I think there must be something, perhaps commonplace if not universal, about the age of adolescence where this avocation / creative urge / artistic predilection begins to blossom. I can speak for myself, though would hazard the guess that others' experiences might be similar, in saying that I remember during those years many of my schoolmates were into Tolkien and writing messages in runes and eventually many took to playing D&D. Though I never got into D&D very much I certainly liked Tolkien well enough (and have re-read The Hobbit and Lord of the Rings over and over since first meeting them in the third grade), I think out of all us I'm the only one I know of who continued on with making worlds. But even before then, I was an avid reader of Dr. Seuss, and even when little, found On Beyond Zebra to be the most (intellectually) engaging of all his books. I still reread Seuss, decades later, and on thinking back, realise that I was that narrator, "not content with the confines of the ordinary alphabet, invents additional letters beyond Zed". Yep. I think that was a lot of us, even if we never read Seuss!

I can recall that as kids, around 7 to 10 years old, we'd play school and house and store and all those other games (ur-rpgs!); I also recall that we played theatre -- we'd set up a little stage and use cushions for props and had an old movie projector we'd use as a spotlight. And we'd draw tickets and try to sell them to Mom. We used to draw our own money for the store, and I used to make up names for the people that signed the banknotes. Eventually, I transformed our house into a country and made a Map of it. Not a lot of those early forays into the marches of Faerie ever became incorporated into any place that would eventually become part of The World, though a few names and places would filter through and find new expression *there*.

I know I was drawing alphabets and making words by nine or ten I guess, and found the gates of The World by 12 or 13. It was pretty well engrained by 15 and has been my only at all serious "project" ever since.

As for drawers full of old stuff, I do actually have a lot of early World related stuff -- a hand written and bound history of Hoopelle (an early version of Crabsucker's), some scriptural diddling (the nucleus for what would eventually become the Book of the Way), several terribly embarassing stories, some maps of cities, and lots of drawings of Daine, some embarrassing others not so much. I have also got a couple other tangibles: some Talarian money, a wewunio (a Daine rabbit hunting stick) and some other books. And of course, [the Map|Maps].

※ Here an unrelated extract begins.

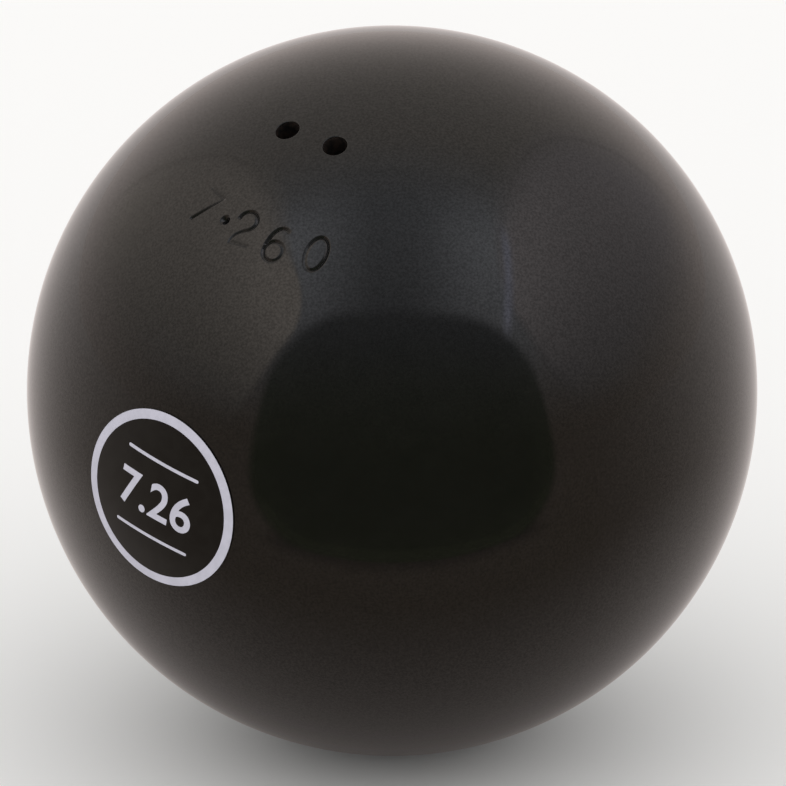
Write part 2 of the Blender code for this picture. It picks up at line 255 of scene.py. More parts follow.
OPENING_DISTANCE = 0.15
OPENING_CARD = (0.25, 0.22)  # its card's half width and top
OPENING_MIDDLE = (0.015, 0.0395)
OPENING_HALF = (0.1285, 0.105)
OPENING_CORNER = 0.068
OPENING_TAPER = 0.6
OPENING_BLUR = (0.06, 0.13, 0.007, 0.014)  # its edge is softer higher up
OPENING_HEIGHT = (0.0, 0.13)  # over which its tint and level change
OPENING_LOW = (0.9, 1.0, 0.5)
OPENING_HIGH = (0.97, 1.0, 1.05)
OPENING_LEVEL = 0.08
OPENING_GAIN = 0.095
OPENING_RIM = (-0.05, 0.0, 0.0, 0.025)  # it is a little lighter near its edge
HEM_INNER = (-0.016, -0.013)
HEM_OUTER = (-0.005, -0.002, *FALL)
HEM_LEVEL = (-0.035, -0.02, 0.035, 0.0)


def plug_frame():
    """The plug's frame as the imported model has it."""
    joints = {joint["name"]: joint for joint in frame["joints"]}
    mounts = {mount["name"]: mount for mount in frame["record"]["mounts"]}
    up = Vector(joints["plug_turn"]["axis"]).normalized()
    floors = [Vector(mounts[f"spanner_hole_{number}"]["pos_m"]) for number in (1, 2)]
    along = floors[1] - floors[0]
    along = (along - up * along.dot(up)).normalized()
    return Matrix((along, up.cross(along), up)).transposed(), (floors[1] - floors[0]).length


def label_frame(plug_turn):
    """A frame at the label, with +Z outward and +Y the label's upright direction."""
    points = [vertex.co for vertex in frame["nodes"]["label"].data.vertices]
    out = sum(points, Vector()).normalized()
    axis = plug_turn.col[2]
    up = (axis - out * axis.dot(out)).normalized()
    up.rotate(Matrix.Rotation(-LABEL_LEAN, 3, out))
    return Matrix((up.cross(out), up, out)).transposed()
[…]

I don't have anything at all left from those earliest forays into making worlds. In drawers or elsewhere. No, that's not quite true. As part of playing house and store, the big room in the basement became the location for all these places, sometimes a shop, sometimes a school room, sometimes a television studio or even a church, and the stairs and hallway outside became a road that went through the place. There were still a couple "road signs" taped up to the walls here and there that have now been there maybe 30 years. There's nothing obviously concultural and conlinguistic about them, though, so probably don't exactly count. The address written on one of those "road signs", No. 31 Paribum St., has in fact become the address of an establishment called Joro's, a rather posh tavern and review hall that serves as a gathering place for the quality. It is located in the old manse of the Paribum family.

I did recently rediscover what must be my earliest "conlangs" (recorded at My First Conlang). In a poetry book we did as a project in English class in perhaps fourth or fifth grade, I have something of a "rosetta stone" bit of text in two different (but one at least obviously German influenced) conlangs.

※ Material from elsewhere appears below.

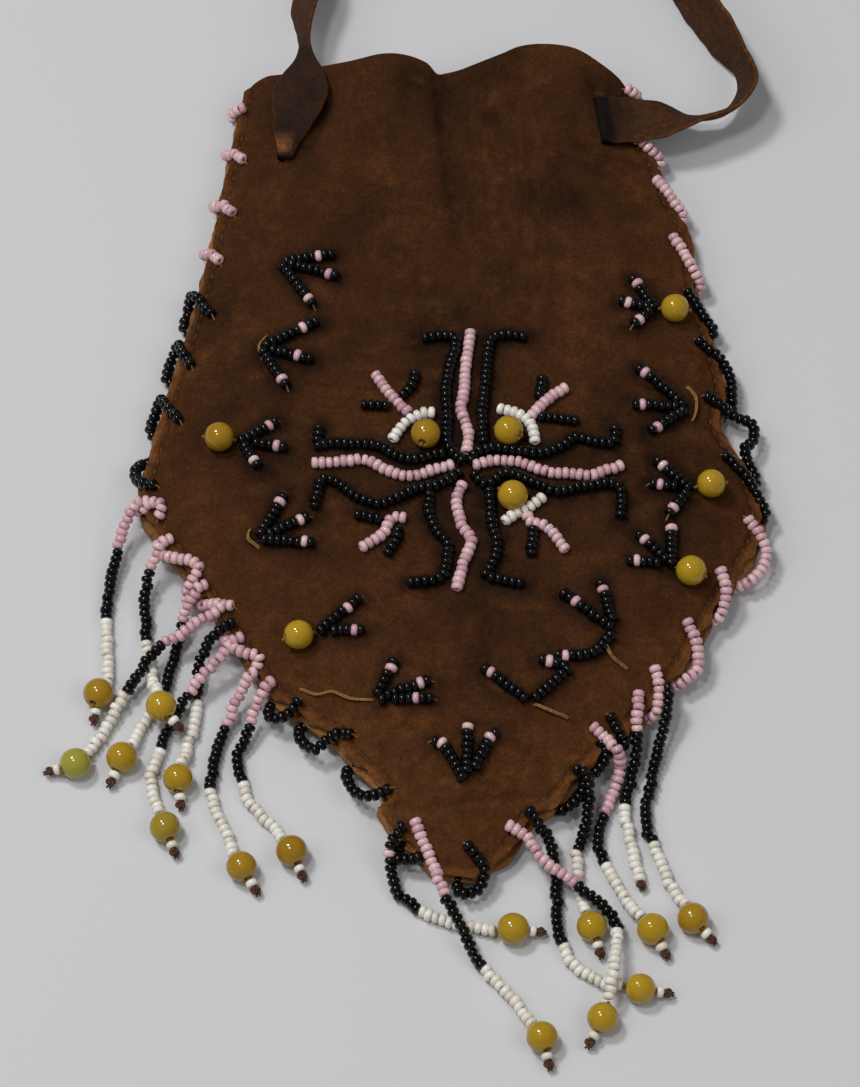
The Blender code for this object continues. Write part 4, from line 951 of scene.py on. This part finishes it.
def glass_group():
    """Beads: a colour of its own for each bead between two tones, faint streaks and dust."""
    tree, given, times, plus, scaled = new_group(
        "bead_glass", {"Pale": GREY, "Deep": GREY, "Gloss": 0.2, "Streak scale": 900.0}
    )
    tone = maths(tree, "POWER", named(tree, "shade"), 1.8)
    streak = plus(noise(tree, given["Streak scale"], 2.0, 0.5), -0.5)
    tone = plus(tone, times(streak, 0.7), clamp=True)
    dust = stepped(tree, noise(tree, 420.0, 3.0, 0.6), 0.52, 0.78)
    colour = mixed(tree, tone, given["Pale"], given["Deep"])
    return give(tree, Colour=colour, Roughness=plus(given["Gloss"], times(dust, 0.10)))


def fibre_group():
    """Thread and knots: twisted strands seen as slanting bands of colour and height."""
    tree, given, *sums = new_group("fibre", {"Colour": GREY, "Twist scale": 2600.0})
    strand = noise(tree, given["Twist scale"], 3.0, 0.6, (1.0, 0.4, 0.7))
    dark = mixed(tree, 1.0, given["Colour"], FIBRE_SHADE, "MULTIPLY")
    colour = mixed(tree, stepped(tree, strand, 0.3, 0.7), dark, given["Colour"])
    return give(tree, Colour=colour, Height=strand)


def new_finish(name, group, sockets, bump=None, **constants):
    """A material whose colour and roughness come from a group, with the shader's own numbers set on it."""
    material, tree, shader = new_material(name)
    sockets = {key: named(tree, value) if isinstance(value, str) else value for key, value in sockets.items()}
    made = add_node(tree, "Group", sockets, node_tree=group)
    tree.links.new(made.outputs["Colour"], shader.inputs["Base Color"])
    if "Roughness" in made.outputs:
        tree.links.new(made.outputs["Roughness"], shader.inputs["Roughness"])
    for key, value in constants.items():
        shader.inputs[key.replace("_", " ")].default_value = value
    if bump:
        sockets = {"Height": made.outputs["Height"], "Strength": bump[0], "Distance": bump[1]}
        tree.links.new(add_node(tree, "Bump", sockets).outputs[0], shader.inputs["Normal"])
    return material


@functools.lru_cache(maxsize=None)
def finishes():
    """Every finish of the purse by its name."""
    colours = bpy.context.scene.purse_colours
    hide, glass, fibre = hide_group(), glass_group(), fibre_group()
    made = {}
    for name, (tones, marks, bump, specular) in HIDES.items():
        tones = {key: getattr(colours, tone) for key, tone in zip(("Colour", "Dark", "Warm"), tones)}
        made[name] = new_finish(name, hide, {**tones, **marks}, bump, Specular_IOR_Level=specular)
    for name, (gloss, specular) in GLASSES.items():
        tones = {"Pale": getattr(colours, name), "Deep": getattr(colours, name + "_deep"), "Gloss": gloss}
        made[name] = new_finish(name + "_glass", glass, tones, Specular_IOR_Level=specular)
    for name in ("yellow", "green_yellow"):
        tones = {"Pale": getattr(colours, name), "Deep": colours.yellow_deep, "Gloss": 0.10,
                 "Streak scale": 260.0}
        made[name] = new_finish(
            name + "_glass", glass, tones,
            Subsurface_Weight=0.3, Subsurface_Scale=0.0015, Subsurface_Radius=(1.0, 0.7, 0.2),
        )
    for name in ("thread", "seam_thread", "knot"):
        tones = {"Colour": getattr(colours, name)}
        made[name] = new_finish(name + "_fibre", fibre, tones, bump=(0.7, 0.0001), Roughness=0.8)
    return made


# The leather

def cut_side(pattern, side, outwards, outset):
    """A side of one panel, moved outwards, with a hand-cut waver of a fifth of a millimetre."""
    line = smooth_line(pattern.place(side), LEATHER_ROWS)
    ahead = directions_of(line)
    square = np.column_stack([-ahead[:, 1], ahead[:, 0]]) * outwards
    run = lengths_along(line, 2)[:, None]
    waver = RIM_WAVE * (np.sin(run * 620 + outset * 2000) + 0.7 * np.sin(run * 1430 + 2 + outset * 900))
    return line + square * (outset + waver) * np.sin(np.linspace(0, math.pi, len(line)))[:, None]**0.25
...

On Fantasy and Reality in Making Worlds

Chrysaor noted that Steiner, in After Babel says about falsehood: any theory of truth should take falsehood into account, and falsehood of all kinds, from creative fiction to euphemisms and political propaganda, has been with us from the start of language. Key point: counter-factual statements and falsehoods are man's refusal to accept reality as it is.

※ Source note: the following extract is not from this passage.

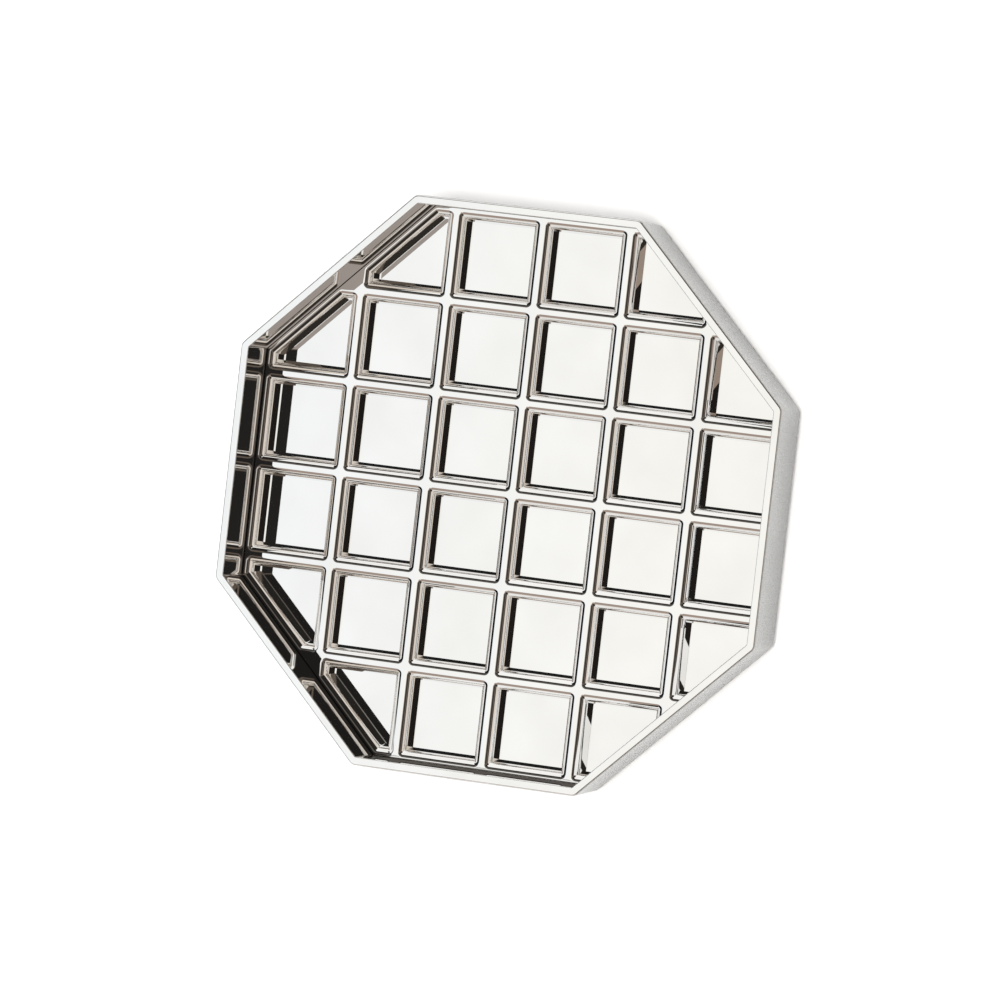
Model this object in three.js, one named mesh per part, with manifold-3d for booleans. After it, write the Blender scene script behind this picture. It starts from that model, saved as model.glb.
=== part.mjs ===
// Octagonal metal tray with a deep wall and a floor divided into square recesses by crossing ribs.
// Millimetres, +Z up. The origin is on the resting surface under the centre of the tray.
// X and Y run along the ribs and square to the flats of the wall.
import * as THREE from "three";
import { mergeVertices } from "three/addons/utils/BufferGeometryUtils.js";
import Module from "manifold-3d";

const wasm = await Module();
wasm.setup();

// Driving dimensions.
const gap = 0.3; // between pieces that touch

const acrossFlats = 400; // outside, at the rim
const rimWidth = 5.9; // flat top of the wall
const outerTaper = 2.0; // how far the outside leans in at the bottom, each side
const innerTaper = 0.3;
const rimEdgeRadius = 1.2; // outer top edge
const lipEdgeRadius = 0.5; // inner top edge
const bottomEdgeRadius = 1.6; // outer bottom edge
const outerCornerRadius = 6.4; // upright corners of the wall
const innerCornerRadius = 1.6;

const ribPitch = 64.6; // centre to centre, both ways
const ribsEachWay = 5;
const ribDrop = 36.0; // from the rim down to the flat tops of the ribs
const recessDepth = 12.0; // from the rib tops down to the polished floor
const ribLand = 3.4; // flat top of a rib
const ribSide = 7.3; // width of each sloping side
const shoulderRadius = 4.4;
const shoulderTurn = 68; // degrees that the rounded shoulder turns through

const floorThickness = 1.6;
const baseThickness = 2.0;
const baseInset = 3.6; // from the bottom outer edge of the wall
const padHeight = 2.6;
const padRadius = 9;
const padEdge = 1.0;
const padRing = 172; // distance of the pads from the centre
const padCount = 8;

const screwShank = 1.5; // radius
const screwHead = 3.0; // radius of the countersunk head
const screwSocket = 1.1; // radius of the hexagon socket
const screwSocketDepth = 1.0;
const railScrewReach = 4.6; // how far a screw goes up into an edge rail
const ribScrewReach = 9.0; // how far a screw goes up into a crossing of ribs
const railScrewInset = 3.9; // from the wall face to the screw in the middle of an edge rail

// Heights that follow from them.
const basePlateBottom = padHeight + gap;
const basePlateTop = basePlateBottom + baseThickness;
const floorBottom = basePlateTop + gap;
const floorTop = floorBottom + floorThickness;
const ribBottom = floorTop + gap;
const ribTop = floorTop + recessDepth;
const ribMiddle = (ribBottom + ribTop) / 2;
const wallBottom = floorBottom;
const rimTop = ribTop + ribDrop;
const wallHeight = rimTop - wallBottom;
const outerHalf = acrossFlats / 2;
const innerHalf = outerHalf - rimWidth;
const wallFace = innerHalf - innerTaper;

const materials = {
  satinPlate: new THREE.MeshStandardMaterial({ color: 0xc9c9c6, roughness: 0.3, metalness: 1 }),
  mirrorPlate: new THREE.MeshStandardMaterial({ color: 0xf2f1ec, roughness: 0.04, metalness: 1 }),
  brushedPlate: new THREE.MeshStandardMaterial({ color: 0xb4b2ac, roughness: 0.45, metalness: 1 }),
  steel: new THREE.MeshStandardMaterial({ color: 0x9d9fa2, roughness: 0.35, metalness: 1 }),
  felt: new THREE.MeshStandardMaterial({ color: 0x2b2a29, roughness: 0.95, metalness: 0 }),
};

const tray = new THREE.Group();

// A geometry as a closed solid that can be cut and joined.
function solidOf(geometry) {
  const bare = geometry.index ? geometry.toNonIndexed() : geometry.clone();
  bare.deleteAttribute("normal");
  bare.deleteAttribute("uv");
  const merged = mergeVertices(bare, 1e-4);
  return new wasm.Manifold(
    new wasm.Mesh({
      numProp: 3,
      vertProperties: new Float32Array(merged.attributes.position.array),
      triVerts: new Uint32Array(merged.index.array),
    }),
  );
}

// A cut or joined solid back as a geometry.
function geometryOf(solid) {
  const mesh = solid.getMesh();
  const geometry = new THREE.BufferGeometry();
  geometry.setAttribute("position", new THREE.BufferAttribute(new Float32Array(mesh.vertProperties), 3));
  geometry.setIndex(new THREE.BufferAttribute(new Uint32Array(mesh.triVerts), 1));
  geometry.computeVertexNormals();
  return geometry;
}

function addPart(name, geometry, material) {
  const part = new THREE.Mesh(geometry, material);
  part.name = name;
  tray.add(part);
}

const radians = THREE.MathUtils.degToRad;
const side = Math.PI / 4; // angle that one side of an octagon takes

// One level of an octagonal wall: half the distance across flats, a height and a corner radius.
function octagonRing(half, height, corner) {
  const points = [];
  const arcSteps = 4;
  const centre = (half - corner) / Math.cos(side / 2);
  for (let k = 0; k < 8; k++) {
    const middle = (k + 0.5) * side;
    for (let i = 0; i <= arcSteps; i++) {
      const turn = (k + i / arcSteps) * side;
      points.push([
        centre * Math.cos(middle) + corner * Math.cos(turn),
        centre * Math.sin(middle) + corner * Math.sin(turn),
        height,
      ]);
    }
  }
  return points;
}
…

This can be seen as another 'yeah, we knew that already' concept. But I would suggest that it is not so much Man's "refusal to accept reality" so much as Man's desire to remake reality along more aesthetic, or more ideal lines. Just because I accept "reality" as it seems to be, doesn't mean I have to like its particulars and doesn't mean I must or even ought to refrain from offering my own preferred vision of reality! Hence The World itself. True, it is a creative fiction, from the perspective of the present reality. It has nothing to do with refusal to accept this world's reality, however; but rather more about moving beyond this world's reality and exploring a new and different one.

Some Other Considerations

It will be interesting to see how the arts of geopoesy and glossopoesy in particular evolve over the next decades. Our generation -- those who first Awoke in perhaps the 1980s or very early 1990s -- the lynch pin between the dimly seen past and the unknown future, will really be the last (at least in the West) that started up and worked in isolation -- who went about things entirely old school. It is also the very first generation to firmly plant the flag of Conlangery within the territories of the Internet and social media. While most of us have had years or decades of wandering in lonely pursuit of beauty, most of the younger folk find out about the Conlang List or Zompist or CBB or the Facebook forum rather soon in their careers and many have been part of the greater community since their "birth" as glossopoets.

Coupled with the recent emphasis on Tolkien and now Lewis as (particularly Christian) mythmakers, and Tolkien as a glossopoet to boot, the future can be a very bright place. Though I sometimes wonder if the openness and publicity of the community could unwittingly cause "uniformity" -- the formation of schools of "how to conlang the Right Way". Most of us have been influenced in some way by one of the giants of the past, but I wonder now what sort of influence, generally speaking, the mass of community itself will have on younger glossopoets, and might this environment inadvertently stifle in young conlangers truly innovative and ideosyncratic constructions?